[Data provided]
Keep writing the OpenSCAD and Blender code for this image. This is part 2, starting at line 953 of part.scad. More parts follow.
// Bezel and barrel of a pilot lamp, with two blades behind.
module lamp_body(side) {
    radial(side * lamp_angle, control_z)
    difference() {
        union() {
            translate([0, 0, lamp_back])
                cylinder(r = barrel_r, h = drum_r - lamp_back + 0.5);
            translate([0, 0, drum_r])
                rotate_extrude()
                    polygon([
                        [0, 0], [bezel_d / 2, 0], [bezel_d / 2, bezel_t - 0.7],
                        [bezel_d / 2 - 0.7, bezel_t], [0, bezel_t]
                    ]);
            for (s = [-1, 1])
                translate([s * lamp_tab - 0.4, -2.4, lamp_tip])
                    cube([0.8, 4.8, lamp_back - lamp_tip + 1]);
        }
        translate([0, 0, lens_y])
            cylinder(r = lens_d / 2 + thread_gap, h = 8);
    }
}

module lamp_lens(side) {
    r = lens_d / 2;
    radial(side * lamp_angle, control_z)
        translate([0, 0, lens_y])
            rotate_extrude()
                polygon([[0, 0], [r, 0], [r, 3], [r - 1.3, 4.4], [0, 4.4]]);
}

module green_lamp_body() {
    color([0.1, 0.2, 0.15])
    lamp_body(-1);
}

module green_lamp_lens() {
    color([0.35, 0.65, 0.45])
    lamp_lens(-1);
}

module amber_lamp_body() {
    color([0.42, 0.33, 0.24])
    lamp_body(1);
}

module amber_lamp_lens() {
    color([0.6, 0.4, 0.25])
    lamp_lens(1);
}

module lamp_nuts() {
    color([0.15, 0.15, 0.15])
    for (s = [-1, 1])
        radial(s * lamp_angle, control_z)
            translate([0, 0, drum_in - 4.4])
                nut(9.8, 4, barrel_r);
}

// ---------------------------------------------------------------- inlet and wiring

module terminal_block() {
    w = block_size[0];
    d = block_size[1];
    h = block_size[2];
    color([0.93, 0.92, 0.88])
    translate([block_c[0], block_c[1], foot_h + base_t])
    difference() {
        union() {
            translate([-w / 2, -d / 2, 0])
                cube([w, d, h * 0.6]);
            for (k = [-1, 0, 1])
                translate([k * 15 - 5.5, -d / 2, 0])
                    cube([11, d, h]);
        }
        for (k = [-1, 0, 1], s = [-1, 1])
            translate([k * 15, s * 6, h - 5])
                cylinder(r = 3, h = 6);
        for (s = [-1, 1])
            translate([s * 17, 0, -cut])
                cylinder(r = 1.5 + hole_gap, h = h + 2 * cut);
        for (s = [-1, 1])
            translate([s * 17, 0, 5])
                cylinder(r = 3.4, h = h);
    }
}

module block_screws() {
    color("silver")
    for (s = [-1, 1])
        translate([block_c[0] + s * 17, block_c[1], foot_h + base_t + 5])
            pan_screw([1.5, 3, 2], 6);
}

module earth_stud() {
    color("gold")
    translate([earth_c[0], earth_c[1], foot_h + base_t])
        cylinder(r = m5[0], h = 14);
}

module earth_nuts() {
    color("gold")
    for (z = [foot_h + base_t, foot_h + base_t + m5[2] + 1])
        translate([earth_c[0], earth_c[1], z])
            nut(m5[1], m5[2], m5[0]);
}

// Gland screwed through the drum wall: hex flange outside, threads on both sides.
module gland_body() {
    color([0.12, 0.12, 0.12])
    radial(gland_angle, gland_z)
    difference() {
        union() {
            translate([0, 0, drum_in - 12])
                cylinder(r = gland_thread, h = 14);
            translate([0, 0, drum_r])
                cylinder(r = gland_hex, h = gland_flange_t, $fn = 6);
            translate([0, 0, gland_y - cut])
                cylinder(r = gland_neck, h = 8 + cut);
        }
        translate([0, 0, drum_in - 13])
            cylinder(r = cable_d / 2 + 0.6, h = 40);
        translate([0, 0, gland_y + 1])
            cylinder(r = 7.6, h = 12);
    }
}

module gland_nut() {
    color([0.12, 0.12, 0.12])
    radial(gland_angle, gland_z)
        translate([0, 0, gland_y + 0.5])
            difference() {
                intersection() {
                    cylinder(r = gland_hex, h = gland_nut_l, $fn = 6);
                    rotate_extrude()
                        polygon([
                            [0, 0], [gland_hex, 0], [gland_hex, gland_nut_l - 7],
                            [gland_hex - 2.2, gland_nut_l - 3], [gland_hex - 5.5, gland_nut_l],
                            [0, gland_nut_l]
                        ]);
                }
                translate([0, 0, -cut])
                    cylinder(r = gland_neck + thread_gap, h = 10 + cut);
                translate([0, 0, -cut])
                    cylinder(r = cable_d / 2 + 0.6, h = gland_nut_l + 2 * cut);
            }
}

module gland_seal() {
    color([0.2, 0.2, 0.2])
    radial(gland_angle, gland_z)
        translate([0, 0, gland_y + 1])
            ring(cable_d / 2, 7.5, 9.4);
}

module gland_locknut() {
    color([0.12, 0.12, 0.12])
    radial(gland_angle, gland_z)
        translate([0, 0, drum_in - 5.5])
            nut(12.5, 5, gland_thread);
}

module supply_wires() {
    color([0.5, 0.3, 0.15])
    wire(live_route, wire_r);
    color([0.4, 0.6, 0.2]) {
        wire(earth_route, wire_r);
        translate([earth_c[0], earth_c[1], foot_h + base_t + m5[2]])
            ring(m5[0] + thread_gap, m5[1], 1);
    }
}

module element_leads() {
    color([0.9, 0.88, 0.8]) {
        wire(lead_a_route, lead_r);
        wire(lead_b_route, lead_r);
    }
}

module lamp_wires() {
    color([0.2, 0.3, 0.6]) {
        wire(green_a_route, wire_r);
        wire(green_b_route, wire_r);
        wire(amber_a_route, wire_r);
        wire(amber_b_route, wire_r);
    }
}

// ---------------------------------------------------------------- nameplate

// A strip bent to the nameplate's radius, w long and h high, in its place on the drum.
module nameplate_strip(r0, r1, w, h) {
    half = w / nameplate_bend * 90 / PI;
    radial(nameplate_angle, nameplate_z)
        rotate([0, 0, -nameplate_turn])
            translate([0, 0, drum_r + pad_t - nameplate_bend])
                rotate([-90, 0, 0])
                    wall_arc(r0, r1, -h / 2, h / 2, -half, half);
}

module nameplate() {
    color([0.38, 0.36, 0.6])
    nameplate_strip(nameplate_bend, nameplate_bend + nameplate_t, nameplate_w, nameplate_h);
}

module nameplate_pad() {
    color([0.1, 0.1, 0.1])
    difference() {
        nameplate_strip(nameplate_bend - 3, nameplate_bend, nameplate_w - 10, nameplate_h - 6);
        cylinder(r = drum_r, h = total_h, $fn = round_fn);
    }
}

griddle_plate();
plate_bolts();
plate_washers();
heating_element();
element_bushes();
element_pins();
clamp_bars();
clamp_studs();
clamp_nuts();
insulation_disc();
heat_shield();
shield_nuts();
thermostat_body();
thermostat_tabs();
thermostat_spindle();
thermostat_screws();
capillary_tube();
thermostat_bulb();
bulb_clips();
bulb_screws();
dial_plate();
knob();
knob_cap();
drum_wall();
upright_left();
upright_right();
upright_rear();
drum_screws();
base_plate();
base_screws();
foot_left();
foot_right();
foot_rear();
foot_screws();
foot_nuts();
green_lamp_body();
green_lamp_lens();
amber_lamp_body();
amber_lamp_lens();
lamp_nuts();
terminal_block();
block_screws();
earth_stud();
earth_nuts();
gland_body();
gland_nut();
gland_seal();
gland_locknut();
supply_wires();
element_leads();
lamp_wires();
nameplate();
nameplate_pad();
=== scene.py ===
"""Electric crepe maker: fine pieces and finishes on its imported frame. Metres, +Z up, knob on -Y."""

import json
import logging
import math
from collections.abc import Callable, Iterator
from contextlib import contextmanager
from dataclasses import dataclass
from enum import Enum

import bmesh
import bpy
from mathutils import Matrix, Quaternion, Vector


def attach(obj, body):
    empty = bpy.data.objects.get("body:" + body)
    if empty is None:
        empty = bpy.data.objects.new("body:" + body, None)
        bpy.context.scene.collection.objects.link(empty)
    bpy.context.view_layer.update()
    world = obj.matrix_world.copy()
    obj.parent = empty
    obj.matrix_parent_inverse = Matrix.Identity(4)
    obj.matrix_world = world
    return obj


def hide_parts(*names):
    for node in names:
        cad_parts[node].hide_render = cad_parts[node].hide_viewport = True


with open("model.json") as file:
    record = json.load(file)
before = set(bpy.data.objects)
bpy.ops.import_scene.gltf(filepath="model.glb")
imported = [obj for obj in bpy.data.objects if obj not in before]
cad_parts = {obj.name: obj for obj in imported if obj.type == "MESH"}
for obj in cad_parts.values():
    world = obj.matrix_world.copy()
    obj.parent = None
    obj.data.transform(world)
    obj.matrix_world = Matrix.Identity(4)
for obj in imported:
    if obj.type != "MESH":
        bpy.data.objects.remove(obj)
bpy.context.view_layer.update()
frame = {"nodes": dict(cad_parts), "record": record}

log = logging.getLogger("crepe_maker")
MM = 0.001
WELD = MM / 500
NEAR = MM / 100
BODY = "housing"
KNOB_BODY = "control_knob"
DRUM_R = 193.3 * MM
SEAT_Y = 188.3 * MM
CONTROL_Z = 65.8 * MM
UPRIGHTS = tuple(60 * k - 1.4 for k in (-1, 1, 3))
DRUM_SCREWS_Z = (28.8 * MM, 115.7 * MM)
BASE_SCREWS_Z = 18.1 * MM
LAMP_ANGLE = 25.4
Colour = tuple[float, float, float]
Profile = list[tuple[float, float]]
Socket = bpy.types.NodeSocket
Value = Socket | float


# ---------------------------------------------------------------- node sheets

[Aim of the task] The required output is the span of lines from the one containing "obj.matrix_world = Matrix.Identity(4)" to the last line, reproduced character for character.

[Complete response]
    obj.matrix_world = Matrix.Identity(4)
for obj in imported:
    if obj.type != "MESH":
        bpy.data.objects.remove(obj)
bpy.context.view_layer.update()
frame = {"nodes": dict(cad_parts), "record": record}

log = logging.getLogger("crepe_maker")
MM = 0.001
WELD = MM / 500
NEAR = MM / 100
BODY = "housing"
KNOB_BODY = "control_knob"
DRUM_R = 193.3 * MM
SEAT_Y = 188.3 * MM
CONTROL_Z = 65.8 * MM
UPRIGHTS = tuple(60 * k - 1.4 for k in (-1, 1, 3))
DRUM_SCREWS_Z = (28.8 * MM, 115.7 * MM)
BASE_SCREWS_Z = 18.1 * MM
LAMP_ANGLE = 25.4
Colour = tuple[float, float, float]
Profile = list[tuple[float, float]]
Socket = bpy.types.NodeSocket
Value = Socket | float


# ---------------------------------------------------------------- node sheets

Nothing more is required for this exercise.